La forme du gros orteil n’est cependant pas spécifiquement monstrueuse : en cela il est différent d’autres parties du corps, l’intérieur d’une bouche grande ouverte par exemple. Seules des déformations secondaires (mais communes) ont pu donner à son ignominie une valeur burlesque exceptionnelle. Or il est le plus souvent opportun de rendre compte des valeurs burlesques par une extrême séduction. Mais nous sommes amenés ici à distinguer catégoriquement deux séductions radicalement opposées (dont la confusion habituelle entraîne les plus absurdes malentendus de langage).

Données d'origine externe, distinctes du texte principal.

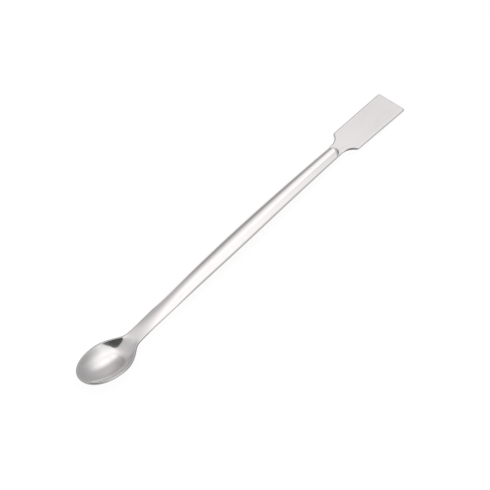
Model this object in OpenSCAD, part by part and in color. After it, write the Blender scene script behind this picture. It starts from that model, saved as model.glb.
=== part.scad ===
// Double-ended lab spatula: a spoon bowl, an arched channel handle and a flat blade,
// pressed in one piece from stainless steel sheet with rounded edges.
// X runs along the length, from the spoon's tip to the blade's end, Y across it and Z up.
// The spatula lies as it comes to rest, on the bowl's underside and the blade's end.
// The origin is on the table, under the middle of the box that holds the part.

/* [Sheet] */
// Length over all, from the bowl's tip to the blade's end
overall_l = 150; // [130:1:200]
// Thickness of the steel sheet, whose edges are fully rounded
sheet_t = 1; // [0.8:0.05:1.3]

/* [Spoon bowl] */
// Outside width of the bowl at its widest place
bowl_w = 15; // [12:0.5:18]
// Distance from the tip to the bowl's widest place
nose_l = 11.8; // [9:0.1:14]
// Distance from the widest place to where the bowl's back runs out into the neck
back_l = 11.8; // [9:0.1:14]
// Fullness of the nose's outline, where 2 is an ellipse
nose_power = 2.15; // [2:0.05:2.6]
// Fullness of the back's outline
back_power = 2.15; // [1.9:0.05:2.8]
// Length scale of the fillet between the bowl's back and the neck
neck_blend = 1.7; // [0.6:0.1:2.2]
// Depth of the dish below its rim
bowl_d = 2.3; // [1.4:0.1:3.6]
// Distance from the tip to the dish's deepest place
deep_x = 15.8; // [12:0.1:17]
// Distance from the deepest place to where the dish has run out in the neck
dish_back_l = 8.8; // [8:0.1:13]
// Fullness of the dish's floor towards the tip, where 2 is a parabola
dish_power = 2.8; // [2:0.1:3.2]
// Angle by which the rim rises towards the tip, against the blade's plane
bowl_lift = 4.2; // [0:0.2:12]
// Distance from the tip to the bend between the rim and the handle
bend_x = 18.6; // [17:0.2:24]

/* [Handle] */
// Outside width of the handle in its middle
handle_mid_w = 6.6; // [6:0.1:9]
// Outside width of the handle at its two necks
handle_end_w = 5.2; // [4.6:0.1:6]
// How soft the change of taper is in the handle's middle, where 0 is a corner
handle_ease = 0.2; // [0.1:0.05:1]
// Height of the arch across the handle's middle
crown_mid_h = 2; // [1.2:0.1:2.4]
// Height of the arch at the blade's neck
crown_end_h = 1.5; // [0.8:0.1:1.8]
// Distance over which the arch grows out of the spoon's neck
crown_run_l = 22; // [14:1:40]
// Radius of the handle's lengthwise bow
bow_r = 1080; // [600:20:3000]
// Angle between the handle and the blade's plane at the blade's neck
handle_rise = -0.8; // [-1.5:0.1:2]
// Radius of the round end of the arch at the blade's neck, seen from above
dome_r = 3.1; // [2.8:0.1:4]
// Length of the slope in which that round end comes down to the flat blade
dome_slope_l = 2.4; // [2.2:0.1:4]

/* [Blade] */
// Width of the blade at its end
blade_w = 11.5; // [9:0.1:14]
// Width of the blade at its shoulders
blade_root_w = 11.1; // [9:0.1:14]
// Length of the blade from its shoulders to its end
blade_l = 23.2; // [15:0.2:40]
// Radius of the hollow fillets between the neck and the shoulders
shoulder_r = 4.6; // [3.4:0.1:7]
// Radius of the blade's two end corners
corner_r = 0.8; // [0.7:0.1:2]

/* [Hidden] */

steel = [0.80, 0.79, 0.79];

// Counts of stations along each stretch, and of cells across the sheet and round its edge
nose_n = 13;
back_n = 17;
handle_n = 24;
dome_n = 11;
shoulder_n = 14;
blade_n = 3;
corner_n = 2;
across_n = 12;
edge_n = 4;

// The outline below is the middle line of the sheet's round edge, one edge radius inside
edge_r = sheet_t / 2;
tip_angle = 1.5;
bend_blend = 0.5;
shoulder_blend = 0.3;
rise_blend = 2;
step = 0.02;

bowl_half = bowl_w / 2 - edge_r;
mid_half = handle_mid_w / 2 - edge_r;
end_half = handle_end_w / 2 - edge_r;
root_half = blade_root_w / 2 - edge_r;
blade_half = blade_w / 2 - edge_r;
fillet_r = shoulder_r + edge_r;
fillet_rise = root_half - end_half;
corner_in_r = corner_r - edge_r;

bowl_l = nose_l + back_l;
shoulder_x = overall_l - blade_l;
neck_x = shoulder_x - sqrt(pow(fillet_r, 2) - pow(fillet_r - min(fillet_rise, fillet_r), 2));
corner_x = overall_l - corner_r;
dome_x = neck_x;
handle_mid_x = (bowl_l + neck_x) / 2;
handle_half_l = (neck_x - bowl_l) / 2;

function soft_max(a, b, k) = (a + b + sqrt(pow(a - b, 2) + k * k)) / 2;
function soft_min(a, b, k) = -soft_max(-a, -b, k);
function clamp(v, low, high) = min(max(v, low), high);
function ramp(u) = let (c = clamp(u, 0, 1)) c * c * (3 - 2 * c);
function unit(v) = v / norm(v);

// Half width of the outline at x: nose, back and neck, handle, fillets and blade
function handle_half(x) =
    let (u = clamp((x - handle_mid_x) / handle_half_l, -1, 1),
         share = (norm([u, handle_ease]) - handle_ease) / (norm([1, handle_ease]) - handle_ease))
    mid_half - (mid_half - end_half) * share;

function nose_half(x) =
    let (u = clamp((nose_l - x) / (nose_l - edge_r), 0, 1))
    bowl_half * pow(1 - pow(u, nose_power), 1 / nose_power);

function back_half(x) =
    let (top = bowl_half - pow(neck_blend, 2) / (4 * (bowl_half - end_half)))
    soft_max(top * (1 - pow((x - nose_l) / back_l, back_power)), handle_half(x), neck_blend);

function fillet_half(x) =
    let (run = clamp(x - neck_x, 0, fillet_r)) handle_half(x) + fillet_r - sqrt(pow(fillet_r, 2) - run * run);

function blade_side(x) =
    let (u = (x - shoulder_x) / blade_l, run = clamp(x - corner_x, 0, corner_in_r))
    root_half + (blade_half - root_half) * u - corner_in_r + sqrt(pow(corner_in_r, 2) - run * run);

function half(x) =
    x < nose_l ? nose_half(x)
    : x < handle_mid_x ? back_half(x)
    : soft_min(fillet_half(x), blade_side(x), shoulder_blend);

// Height of the sheet's edge above the blade's plane: rim, bend, bowed handle and blade
function handle_line(x) =
    let (run = max(neck_x - x, 0))
    tan(handle_rise) * (soft_max(neck_x - x, 0, rise_blend)) - run * run / (2 * bow_r);

function rim_line(x) = handle_line(bend_x) + tan(bowl_lift) * (bend_x - x);

function edge_line(x) =
    x < handle_mid_x ? soft_max(rim_line(x), handle_line(x), bend_blend) : handle_line(x);

// Depth of the dish along the middle line, and the arch's height there
function dish_depth(x) =
    x < deep_x ? bowl_d * (1 - pow((deep_x - x) / (deep_x - edge_r), dish_power))
    : bowl_d * pow(cos(90 * clamp((x - deep_x) / dish_back_l, 0, 1)), 2);

function crown_height(x) =
    let (u = (x - handle_mid_x) / handle_half_l)
    (crown_mid_h - (crown_mid_h - crown_end_h) * u * u) * ramp((x - bowl_l + 2) / crown_run_l);

// The arch is part of a circle across the sheet, and ends in a round slope at the blade
function crown(x, y) =
    let (h = crown_height(x), w = half(x), s = min(abs(y), w))
    h < 0.001 ? 0
    : let (r = (w * w + h * h) / (2 * h),
           foot_x = dome_x - dome_r + sqrt(pow(dome_r, 2) - min(s * s, dome_r * dome_r)))
      (h - s * s / (r + sqrt(r * r - s * s))) * ramp((foot_x - x) / dome_slope_l);

function dish(x, y) = let (w = max(half(x), step)) dish_depth(x) * (1 - pow(min(abs(y) / w, 1), 2));

function middle(x, y) = edge_line(x) + crown(x, y) - dish(x, y);

// Line of the table, which touches the blade's end and the bowl from below
table_slope = max([for (x = [deep_x - 8 : 0.25 : deep_x + 6]) -middle(x, 0) / (overall_l - edge_r - x)]);

function table_line(x) = -edge_r - table_slope * (overall_l - edge_r - x);

function sheet_point(x, y) = [x - overall_l / 2, y, middle(x, y) - table_line(x)];

function slope_x(x, y) =
    let (c = clamp(x, edge_r + 2 * step, overall_l - edge_r - step))
    (sheet_point(c + step, y)[2] - sheet_point(c - step, y)[2]) / (2 * step);

function slope_y(x, y) =
    let (w = half(x), c = clamp(y, -w + step, w - step))
    (sheet_point(x, c + step)[2] - sheet_point(x, c - step)[2]) / (2 * step);

function normal(x, y) = unit([-slope_x(x, y), -slope_y(x, y), 1]);

// Stations along the length, closest together where the outline or the sheet turns
function even(from, to, n) = [for (i = [1 : n]) from + (to - from) * i / n];

stations = concat(
    [for (i = [0 : nose_n - 1])
        let (a = tip_angle + (90 - tip_angle) * i / (nose_n - 1))
        nose_l - (nose_l - edge_r) * pow(cos(a), 2 / nose_power)],
    even(nose_l, bowl_l + 4, back_n),
    even(bowl_l + 4, dome_x - dome_r - dome_slope_l, handle_n),
    even(dome_x - dome_r - dome_slope_l, neck_x, dome_n),
    even(neck_x, shoulder_x + 1.2, shoulder_n),
    even(shoulder_x + 1.2, corner_x, blade_n),
    [for (i = [1 : corner_n]) corner_x + corner_in_r * sin(tip_angle + (90 - 2 * tip_angle) * i / corner_n)]);
last = len(stations) - 1;

function across(i, j) = [stations[i], half(stations[i]) * (2 * j / across_n - 1)];

// Once round the outline, counter-clockwise: tip, one side, blade end, other side
rim_cells = concat(
    [for (j = [across_n : -1 : 0]) [0, j]],
    [for (i = [1 : last]) [i, 0]],
    [for (j = [1 : across_n]) [last, j]],
    [for (i = [last - 1 : -1 : 1]) [i, across_n]]);
rim_n = len(rim_cells);

function rim_place(k) = let (c = rim_cells[(k + rim_n) % rim_n]) across(c[0], c[1]);

// Direction out of the sheet's edge, square to the outline and along the sheet
function rim_out(k) =
    let (run = unit(rim_place(k + 1) - rim_place(k - 1)), p = rim_place(k), out = [run[1], -run[0]])
    unit([out[0], out[1], out[0] * slope_x(p[0], p[1]) + out[1] * slope_y(p[0], p[1])]);

function face_point(i, j, side) =
    let (p = across(i, j)) sheet_point(p[0], p[1]) + side * edge_r * normal(p[0], p[1]);

function rim_point(k, m) =
    let (p = rim_place(k), a = 90 - 180 * m / edge_n)
    sheet_point(p[0], p[1]) + edge_r * (cos(a) * rim_out(k) + sin(a) * normal(p[0], p[1]));

// Two triangles for each cell, with the diagonal turned so that both sides mirror each other
function cell(a, b, c, d, turned) = turned ? [[a, b, d], [b, c, d]] : [[a, b, c], [a, c, d]];
function flat(lists) = [for (l = lists) each l];

module spatula() {
    row = across_n + 1;
    face_count = (last + 1) * row;
    points = concat(
        [for (i = [0 : last], j = [0 : across_n]) face_point(i, j, 1)],
        [for (i = [0 : last], j = [0 : across_n]) face_point(i, j, -1)],
        [for (k = [0 : rim_n - 1], m = [1 : edge_n - 1]) rim_point(k, m)]);

    function face_id(i, j, under) = i * row + j + (under ? face_count : 0);
    function rim_id(k, m) =
        let (n = k % rim_n, c = rim_cells[n])
        m == 0 ? face_id(c[0], c[1], false)
        : m == edge_n ? face_id(c[0], c[1], true)
        : 2 * face_count + n * (edge_n - 1) + m - 1;

    upper = flat([for (i = [0 : last - 1], j = [0 : across_n - 1])
        cell(face_id(i, j, false), face_id(i, j + 1, false), face_id(i + 1, j + 1, false),
             face_id(i + 1, j, false), j < across_n / 2)]);
    lower = flat([for (i = [0 : last - 1], j = [0 : across_n - 1])
        cell(face_id(i, j, true), face_id(i + 1, j, true), face_id(i + 1, j + 1, true),
             face_id(i, j + 1, true), j < across_n / 2)]);
    rim = flat([for (k = [0 : rim_n - 1], m = [0 : edge_n - 1])
        cell(rim_id(k, m), rim_id(k + 1, m), rim_id(k + 1, m + 1), rim_id(k, m + 1), false)]);

    color(steel) polyhedron(points = points, faces = concat(upper, lower, rim), convexity = 6);
}

spatula();
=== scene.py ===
# Double-ended lab spatula, pressed in one piece from stainless steel sheet: a spoon bowl, an
# arched handle and a flat blade. It lies on a table, on the bowl's underside and the blade's end.
import math
import bpy
from mathutils import Matrix, Vector


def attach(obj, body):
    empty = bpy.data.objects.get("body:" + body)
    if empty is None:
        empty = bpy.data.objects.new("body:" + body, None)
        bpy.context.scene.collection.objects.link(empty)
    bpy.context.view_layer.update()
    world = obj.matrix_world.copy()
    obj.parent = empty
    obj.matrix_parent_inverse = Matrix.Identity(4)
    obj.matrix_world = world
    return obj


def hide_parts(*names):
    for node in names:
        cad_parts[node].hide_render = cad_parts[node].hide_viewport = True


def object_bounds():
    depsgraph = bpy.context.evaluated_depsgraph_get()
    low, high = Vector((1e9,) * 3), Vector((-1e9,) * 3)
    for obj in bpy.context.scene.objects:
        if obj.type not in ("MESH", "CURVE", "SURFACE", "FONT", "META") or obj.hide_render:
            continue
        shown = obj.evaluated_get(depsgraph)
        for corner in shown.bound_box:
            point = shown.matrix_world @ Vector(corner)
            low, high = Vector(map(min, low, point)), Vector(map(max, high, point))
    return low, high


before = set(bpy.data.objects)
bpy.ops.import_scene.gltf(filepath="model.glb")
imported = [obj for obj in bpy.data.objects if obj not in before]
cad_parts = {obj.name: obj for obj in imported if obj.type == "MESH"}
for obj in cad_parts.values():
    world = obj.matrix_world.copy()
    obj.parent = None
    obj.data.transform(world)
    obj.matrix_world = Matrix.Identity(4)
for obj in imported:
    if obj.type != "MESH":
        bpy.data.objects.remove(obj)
cad_low, cad_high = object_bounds()
scene = bpy.context.scene

# ---------------------------------------------------------------------------------------------
# The spatula's steel body. One blank is cut from 1 mm sheet, dished at one end for the spoon,
# arched along the handle for stiffness and left flat at the blade, and its edges are rounded.
# It is made as one sheet surface, given its thickness on both sides and a round rim.
# ---------------------------------------------------------------------------------------------
MM = 0.001

# Sizes of the pressing. The length and the bowl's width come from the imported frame, lengths are in
# millimetres and turns in radians, a fullness is the power of a curve, and the ease is a share.
# The dish and the arch are a hair lower than the solid's, so that the fine mesh stays in its box.
body_sizes = {
    "Length over all": (cad_high[0] - cad_low[0]) / MM,
    "Sheet thickness": 1.0,
    "Bowl width": (cad_high[1] - cad_low[1]) / MM,
    "Bowl nose length": 11.8,
    "Bowl back length": 11.8,
    "Nose fullness": 2.15,
    "Back fullness": 2.15,
    "Neck fillet": 1.7,
    "Dish depth": 2.29,
    "Dish deepest place": 15.8,
    "Dish back length": 8.8,
    "Dish floor fullness": 2.8,
    "Rim lift": math.radians(4.2),
    "Bend place": 18.6,
    "Handle width": 6.6,
    "Handle end width": 5.2,
    "Handle taper ease": 0.2,
    "Arch height": 1.998,
    "Arch end height": 1.5,
    "Arch run-out": 34.0,
    "Handle bow radius": 1080.0,
    "Handle rise": math.radians(-0.8),
    "Arch end radius": 2.5,
    "Arch end slope": 1.6,
    "Blade width": 11.5,
    "Blade root width": 11.1,
    "Blade length": 23.2,
    "Shoulder fillet": 4.6,
    "Blade corner": 0.8,
}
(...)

Qu’il y ait dans un gros orteil un élément séduisant, il est évident qu’il ne s’agit pas de satisfaire une aspiration élevée, par exemple le goût parfaitement indélébile qui, dans la plupart des cas, engage à préférer les formes élégantes et correctes. Au contraire, si l’on choisit par exemple le cas du comte de Villamediana, on peut affirmer que le plaisir qu’il eut de toucher le pied de la reine était en raison directe de la laideur et de l’infection représentées par la bassesse du pied, pratiquement par les pieds les plus difformes. Ainsi, à supposer que ce pied de la reine ait été parfaitement joli, c’est cependant aux pieds difformes et boueux qu’il empruntait son charme sacrilège. Une reine étant a priori un être plus idéal, plus éthéré qu’aucun autre, il était humain jusqu’au déchirement de toucher d’elle ce qui ne différait pas beaucoup du pied fumant d’un soudard. C’est là subir une séduction qui s’oppose radicalement à celle que causent la lumière et la beauté idéale : les deux ordres de séduction sont souvent confondus parce qu’on s’agite continuellement de l’un à l’autre et qu’étant donné ce mouvement de va-et-vient, qu’elle ait son terme dans un sens ou dans l’autre, la séduction est d’autant plus vive que le mouvement est plus brutal.
Dans le cas du gros orteil, le fétichisme classique du pied aboutissant au lèchement des doigts indique catégoriquement qu’il s’agit de basse séduction, ce qui rend compte d’une valeur burlesque qui s’attache toujours plus ou moins aux plaisirs réprouvés par ceux des hommes dont l’esprit est pur et superficiel.

Le sens de cet article repose dans une insistance à mettre en cause directement et explicitement ce qui séduit, sans tenir compte de la cuisine poétique, qui n’est en définitive qu’un détournement (la plupart des êtres humains sont naturellement débiles et ne peuvent s’abandonner à leurs instincts que dans la pénombre poétique). Un retour à la réalité n’implique aucune acceptation nouvelle, mais cela veut dire qu’on est séduit bassement, sans transposition et jusqu’à en crier, en écarquillant les yeux : les écarquillant ainsi devant un gros orteil."